The case, Evenwel v. Abbott, comes from Texas, a red state where Latinos are growing in political power. The challengers want the population of eligible voters, rather than total population, to be used to draw roughly equal districts under “one, person, one vote.” Civil rights advocates argue that the challenge was brought in order to undermine the government’s ability to draw minority-majority districts and that using eligible voter population would give right-leaning white rural areas — which have higher rates of eligible voters — more political power.

But the explicit question of minority representation was largely left untouched as the arguments focused on what the case means for districts with large populations of children. Time and time again, the oral arguments returned to the presence of children, and how they affected the voting rights across districts with roughly the same total population size. Only briefly, however, was the presence of children connected to the minority populations whose representational power in redistricting is at stake in the case.

Justice Sonia Sotomayor seemed most clued into the practical realities on the ground in Texas. As William Consovoy — the attorney representing the challengers– tried to argue that children are represented through their parents, she asked what that meant tor the children whose parents are not citizens.

“How about children who are citizens when their parents are not, which is fairly common in many areas?”

Consovoy could merely offer that they would get their political representation when they were old enough to vote.

The children question is an important one to Latino advocates, who point out that the reason that Latino populations have a relatively low eligible voter rate is not just because of the presence of non-citizen immigrants but also because of the higher rate of children among Hispanics.

During Texas’ turn to defend its districting plan, Breyer sought a specific breakdown of what role the presence of children played in creating the differences in voting populations among districts versus the role of the presence of adult non-citizens played.

“I mean, it can’t all be explained on the basis of illegal immigration or something,” he said.

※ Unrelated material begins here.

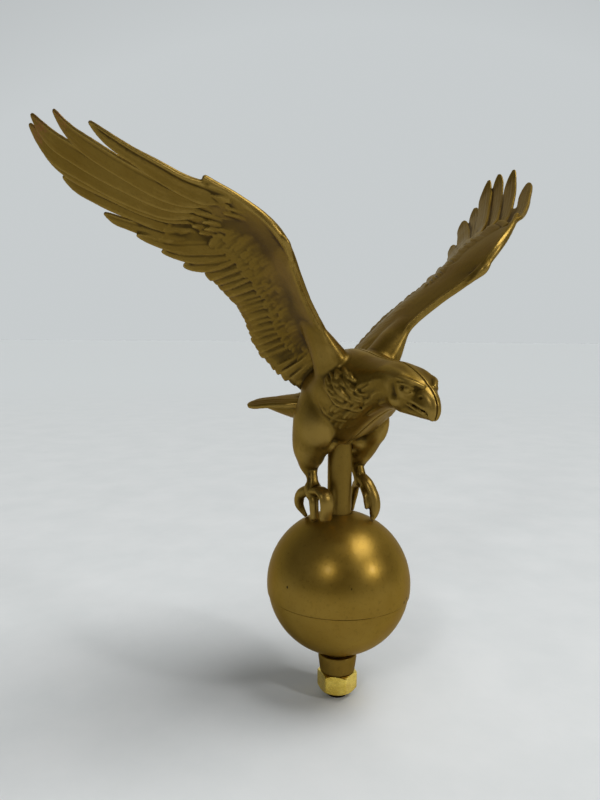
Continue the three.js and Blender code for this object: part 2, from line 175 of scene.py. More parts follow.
def limb(stops, steps, sides, across=(1, 0, 0)):
    """An oval section swept along a smooth path with round ends. Each stop is x, y, z, half width and half
    depth."""
    stops = np.asarray(stops, float)
    t = np.linspace(0, 1, steps)
    middle = path(stops[:, :3], steps)
    size = smooth(stops[:, 3:], t)
    ahead = unit(np.gradient(middle, axis=0))
    head = DOME[::-1]
    middle = np.concatenate([
        middle[0] - size[0].min() * np.sin(head) * ahead[0], middle,
        middle[-1] + size[-1].min() * np.sin(DOME) * ahead[-1],
    ])
    size = np.concatenate([size[0] * np.cos(head), size, size[-1] * np.cos(DOME)])
    ahead = np.concatenate([np.repeat(ahead[:1], len(DOME), 0), ahead, np.repeat(ahead[-1:], len(DOME), 0)])
    across = np.asarray(across, float)
    side = unit(across - ahead * (ahead @ across)[:, None])
    up = np.cross(ahead, side)
    angle = all_round(sides)[None, :, None]
    wide = size[:, :1, None] * np.cos(angle) * side[:, None]
    deep = size[:, 1:, None] * np.sin(angle) * up[:, None]
    return skin(middle[:, None] + wide + deep)


def ellipsoid(centre, radii, sides=40, rows=24):
    pole = 0.04
    height = -np.cos(np.linspace(pole, np.pi - pole, rows))[:, None]
    angle = all_round(sides)
    radius = np.sqrt(1 - height**2)
    rings = np.stack(alike(radius * np.cos(angle), radius * np.sin(angle), height), -1)
    return skin(np.asarray(centre, float) + rings * np.asarray(radii, float))


def block(low, high):
    """A plain box from its lowest to its highest corner, as a closed skin."""
    (x0, y0, z0), (x1, y1, z1) = low, high
    return skin(np.array([[[x0, y0, z], [x1, y0, z], [x1, y1, z], [x0, y1, z]] for z in (z0, z1)], float))


# Trunk, neck and skull: stops are y, top, bottom, half width, height of the widest line from 0 to 1

TRUNK = np.array([
    [26, 105, 86, 9, 0.5], [14, 116.5, 81, 16.5, 0.5], [2, 121, 77, 19.5, 0.5],
    [-11, 124.4, 78, 21.5, 0.52], [-24, 123.2, 85.5, 20.5, 0.5], [-36, 120.8, 92.5, 15.5, 0.5],
    [-46, 119.8, 97, 12.2, 0.55], [-54, 119.2, 98, 10.8, 0.6], [-61, 117, 97.5, 10.2, 0.62],
    [-67, 114.2, 97, 9, 0.66], [-71.5, 111.6, 99, 6, 0.6],
])


def on_trunk(y, angle, high=0.0):
    """The trunk's surface at y, at an angle from its left side up, and high above it."""
    y, angle, high = alike(y, angle, high)
    steps = np.linspace(0, 1, 400)
    t = np.interp(-y, -smooth(TRUNK[:, 0], steps), steps)
    _, top, bottom, half, rise = np.moveaxis(smooth(TRUNK, t), -1, 0)
    middle = bottom + (top - bottom) * rise
    height = np.where(np.sin(angle) > 0, top - middle, middle - bottom)
    x, z = half * np.cos(angle), middle + height * np.sin(angle)
    out = unit(np.stack([height * np.cos(angle), half * np.sin(angle)], -1))
    return np.stack([x + out[..., 0] * high, y, z + out[..., 1] * high], -1)


def trunk():
    y = np.linspace(TRUNK[0, 0], TRUNK[-1, 0], 110)
    return skin(on_trunk(y[:, None], all_round(88)))


# A scale: one small feather lying on a surface, flush at its root and proud at its tip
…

Ian Gershengorn — arguing on behalf of the U.S. government against the challengers’ claims — used the presence of children to argue the case’s broad consequences. He brought the example of New York, where he said Manhattan has a child rate of 9 percent compared to Brooklyn’s 30 percent. Using voter population to draw districts there would make it impossible so the state to also take into account geography, political subdivisions or other considerations previously deemed important by the court.

But the oral arguments did bluntly face the fact that a ruling in favor of the challengers would enhance the representational power of those in rural, largely white areas.

What’s at stake at the case is not just Texas’ state Senate redistricting plan, but the ability of legislatures in all states to draw maps that comply with the Voting Rights Act — which seeks to give minorities the ability to choose a candidate of their choice — along with the other standards (geography, political subdivisions) of importance for redistricting.

Chief Justice John Roberts raised the Voting Rights Act to point out the voting population is used to bring up Section 2 challenges. Piggy-backing off of him Justice Samuel Alito pointed out “undocumented aliens” and “prisoners” are being counted in the census’ total population data.

But the case is connected to representational theory that stretches back to before the state interest in drawing minority-majority districts.

Justice Ruth Bader Ginsburg brought up how women were counted in drawing districts before they were granted suffrage in 1920. “It was wrong for the States to include, for these purposes, women?” she asked. “They were not eligible voters.”